Historically, we were constrained by natural physical communal limitations—our town, neighborhood, social circle, etc. This kept the scope of our attachment within a manageable range. The research of Robin Dunbar resulted in the “Dunbar Number,” which argues humans have the capacity for 150 personal connections and deeper intimacy with 30-50 people. According to a Biblical worldview, this is because we are limited creatures possessing limited capacity, time, energy, and so on. But technology has created an ever-growing and unmanageable supply of people with access to me.
Don’t you feel overwhelmed? Don’t you feel like your time is demanded in an untenable way? Don’t you feel like you’re always letting someone down? An email, a text, a message—there are endless demands we vainly try to meet, while relationships in our life that truly need attention are neglected. Technology has made us available to everyone and everyone available to us, but this is not the way we are made to live, certainly not flourish.
Narcissistic
Sin always yields self-obsessed. The fundamental flaw of fallen humanity is that we naturally assume the world revolves around us, or at least desire the world to revolve around us. But one of the beautiful benefits of community has always been its ability to wean us off ourselves and recognize the presence and preferences of others. But our technological lives do not draw us out of our self-obsession but reinforce it.
Consider the platform of social media. It’s disturbing that we so casually use the word platform without pause, but that is indeed what our online lives are. Social media is not community; it is consumption. And what is consumed is the intoxicating thrill of attention. We have created a world with a built-in audience that we constantly try to impress. Facebook calls them friends, which is laughably deceptive. They are not friends but spectators. At least the newer versions of social media are more honest, calling them followers.
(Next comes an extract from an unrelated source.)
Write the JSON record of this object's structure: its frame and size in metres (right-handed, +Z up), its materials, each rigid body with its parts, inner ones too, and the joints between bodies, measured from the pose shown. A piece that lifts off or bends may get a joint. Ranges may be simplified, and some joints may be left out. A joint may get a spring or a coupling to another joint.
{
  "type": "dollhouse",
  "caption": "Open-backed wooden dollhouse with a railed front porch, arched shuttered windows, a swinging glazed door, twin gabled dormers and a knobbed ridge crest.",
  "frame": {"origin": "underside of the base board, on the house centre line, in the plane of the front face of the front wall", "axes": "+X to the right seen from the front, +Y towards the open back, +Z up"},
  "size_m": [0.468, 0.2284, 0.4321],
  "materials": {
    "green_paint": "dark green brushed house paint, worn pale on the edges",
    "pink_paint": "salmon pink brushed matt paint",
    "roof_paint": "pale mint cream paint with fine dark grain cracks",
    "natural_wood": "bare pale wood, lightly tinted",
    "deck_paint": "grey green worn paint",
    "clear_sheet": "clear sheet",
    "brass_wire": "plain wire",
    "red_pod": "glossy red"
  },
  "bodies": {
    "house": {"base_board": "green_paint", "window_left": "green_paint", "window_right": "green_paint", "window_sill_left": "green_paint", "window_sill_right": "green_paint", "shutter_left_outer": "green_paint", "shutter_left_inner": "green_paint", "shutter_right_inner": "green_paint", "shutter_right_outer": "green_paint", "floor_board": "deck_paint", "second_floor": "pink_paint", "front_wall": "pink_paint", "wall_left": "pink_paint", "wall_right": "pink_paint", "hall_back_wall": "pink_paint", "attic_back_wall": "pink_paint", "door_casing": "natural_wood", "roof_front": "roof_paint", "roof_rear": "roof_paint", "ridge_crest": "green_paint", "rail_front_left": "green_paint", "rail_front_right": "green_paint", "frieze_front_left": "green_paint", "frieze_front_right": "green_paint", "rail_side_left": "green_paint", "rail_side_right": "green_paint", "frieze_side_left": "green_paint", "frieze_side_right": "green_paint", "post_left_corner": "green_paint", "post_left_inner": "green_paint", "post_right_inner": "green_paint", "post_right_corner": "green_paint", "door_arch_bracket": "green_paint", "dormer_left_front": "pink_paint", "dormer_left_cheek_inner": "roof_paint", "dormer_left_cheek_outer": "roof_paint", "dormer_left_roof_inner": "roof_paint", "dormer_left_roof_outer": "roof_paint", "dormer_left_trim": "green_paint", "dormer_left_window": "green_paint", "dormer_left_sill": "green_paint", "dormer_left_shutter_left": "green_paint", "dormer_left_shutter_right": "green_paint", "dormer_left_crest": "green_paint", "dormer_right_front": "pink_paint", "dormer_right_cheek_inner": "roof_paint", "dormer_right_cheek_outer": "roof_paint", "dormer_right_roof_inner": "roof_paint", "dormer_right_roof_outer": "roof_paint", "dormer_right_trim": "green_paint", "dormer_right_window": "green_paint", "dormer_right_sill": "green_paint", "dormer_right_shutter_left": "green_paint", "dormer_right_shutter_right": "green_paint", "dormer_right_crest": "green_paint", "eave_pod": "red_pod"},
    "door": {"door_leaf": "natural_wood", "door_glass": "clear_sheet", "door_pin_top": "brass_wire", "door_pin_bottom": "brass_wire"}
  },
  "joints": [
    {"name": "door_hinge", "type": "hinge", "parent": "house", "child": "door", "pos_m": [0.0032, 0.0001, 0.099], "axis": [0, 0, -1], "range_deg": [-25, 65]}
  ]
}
We are not making friends or enjoying community. Instead, we are amassing a following that possesses the social media currency of attention. Within the only attention economy, we don’t exchange money but notifications. Thus, the mechanism of social media is inherently narcissistic. We have created a virtual world that does revolve around me, which is precisely what our fallen nature is craving.
Voyeuristic
What’s interesting about social media is that we are simultaneously on the center stage of our platform and the audience members of other platforms. You see, the flip side of narcissism is always voyeurism. If I am self-obsessed, I become obsessed with others, but not in a good way, in a competitive way. A narcissistic fixation is likewise fixated on how one measures up against the competition.
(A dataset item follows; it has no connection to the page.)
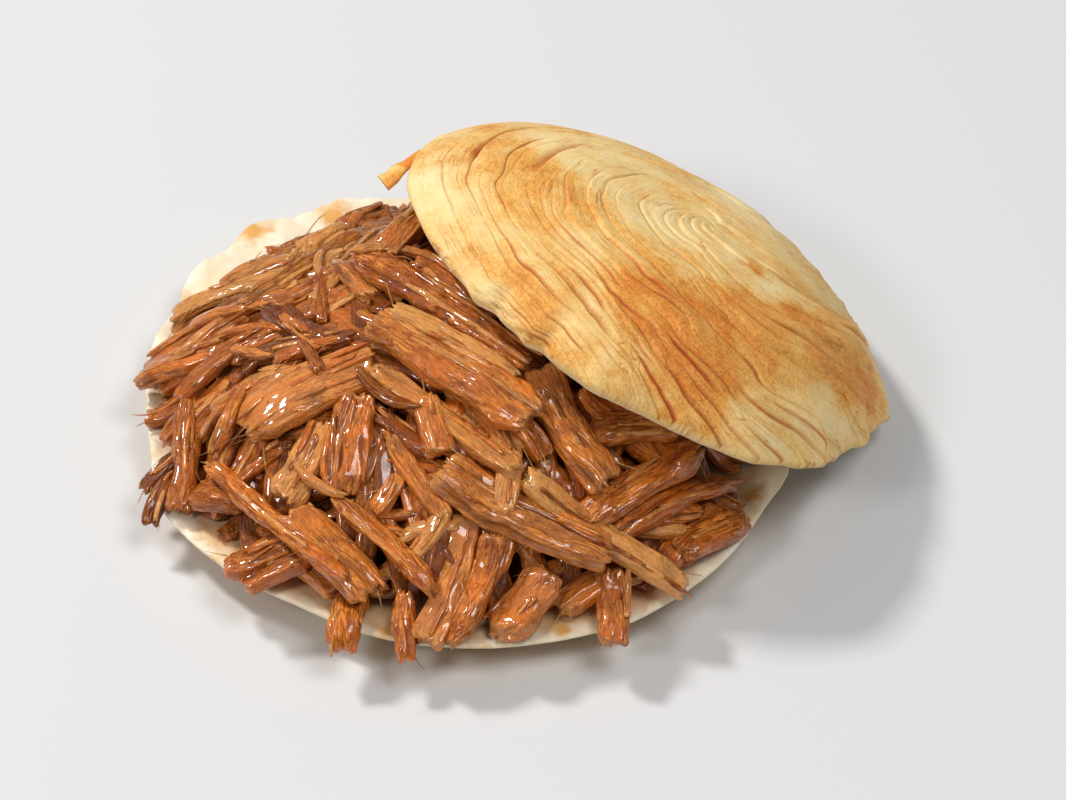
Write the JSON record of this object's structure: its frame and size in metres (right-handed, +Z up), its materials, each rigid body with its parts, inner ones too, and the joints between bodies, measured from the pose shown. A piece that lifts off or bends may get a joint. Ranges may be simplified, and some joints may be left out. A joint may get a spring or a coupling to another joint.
{
  "type": "roujiamo",
  "caption": "Flaky baked bun, opened and filled with pulled braised pork: the lower half lies cut face up, the domed upper half leans on the heap of meat.",
  "frame": {"origin": "centre of the flat underside of the lower half of the bun, which rests on the table", "axes": "+Z up; +X to the right, towards the side on which the upper half leans; +Y away from the viewer"},
  "size_m": [0.1385, 0.1264, 0.0532],
  "materials": {
    "bread_crumb": "dry, soft cream-white crumb and pale crust",
    "braised_pork": "moist, glossy orange-brown shreds",
    "baked_crust": "dry, finely speckled golden flaky crust"
  },
  "bodies": {
    "root": {"bottom_bread": "bread_crumb", "meat_heap": "braised_pork", "top_bread": "baked_crust"}
  },
  "joints": []
}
We often find ourselves endlessly lost in the details of others, many times people we don’t even know. But we are not viewing them through the lens of love. Instead, we voyeuristically peruse to envy those lives we covet and glee over those lives we condemn. But these sinful tendencies cannot be the basis of community because they are intrinsically divisive and relationally harmful. Despite how it is marketed, social media is not a space for friendship but for competition. Thus, we are lured into voyeuristically stalking our competitors in a zero-sum game for supremacy.
Tribalistic
The way our individual quest for supremacy manifests communally is we want those like us also to obtain supremacy. The history of sinful humanity is easily summarized as my tribe over your tribe. But again, when technology was limited, that tribal instinct was countered by the presence of real people different than us.
However, we have now created a reality that is almost exclusively tribal, because our it is shaped by algorithms that reinforce our tribalism. The algorithms that dictate what we consume view us as the product, and tribalism is a lucrative business. Therefore, our online existence is controlled by a very precise artificial intelligence able to deliver content (both real and fake) based solely upon the gut-level tribal instincts that control us.
What is fed to you loves what you love, hates what you hate, celebrates what you celebrate, fears what you fear, and rarely, if ever, contradicts your tribal commitments. Simply put, we exist in a digital echo-chamber.
But community according to God’s design requires us to renounce tribalism, certainly not cultivate it. But my sinful design for community is simply me. I only want to fellowship with people like me, which, in essence, is saying I only like me. This is a denial of the diversity in unity modeled within the Trinity. However, the algorithmic model is not diversity but uniformity. We are essentially fellowshipping with ourselves, which is isolation not friendship.
Non-existent
If technological community is effortless, limitless, narcissistic, voyeuristic, and tribalistic, then I conclude that community is increasingly non-existent. We come to the great irony of our technological age. Though it promised to be the great breakthrough in relationships, it has become the very demise of relationships. Paradoxically, social media has given rise to the loneliness epidemic. Sometimes, I feel the need to cite statistics, but the research is so overwhelming and indisputable that I don’t need to bore you with it.
Besides, you know it. You feel it. And you certainly see it in your children and grandchildren. Friendless, socially isolated, insecure, anxious, depressed, suicidal—it is a public health crisis. Nearly 1 in every 4 of our youth say they do not have a single friend. How is that possible? They have hundreds of friends online. The answer is that social media is not friendship. All of it is counterfeit, a cheap imitation of intimacy.
It is so obvious, yet nobody seems to notice. None of this is real. You are not with a person; you’re with your phone. That is not a real face with authentic expressions; that’s an emoji. You are not talking; you’re messaging. All of it is counterfeit. And though we may not notice this obvious fact, we most certainly are feeling it. We are a society with happy online lives who hate their real lives.
In follow-up postings, I will offer practical wisdom to combat this crisis, but allow me to conclude with a word of hope into the bleakness. To our friendless society, I proclaim a Savior who is a Friend of sinners. His parting words followers, “No longer do I call you servants…I call you friends.” The God of the universe wants to be your friend as well. Not because Your carefully curated online life fools him. He is not fooled. He sees all that you hide from your followers. But in the greatest news, the one who knows it all still wants to be your eternal friend. Even more, in the ultimate act of friendship, Jesus dies for the friends he loves. May the friendship of God fill the void we are vainly trying to fill with our counterfeit communities.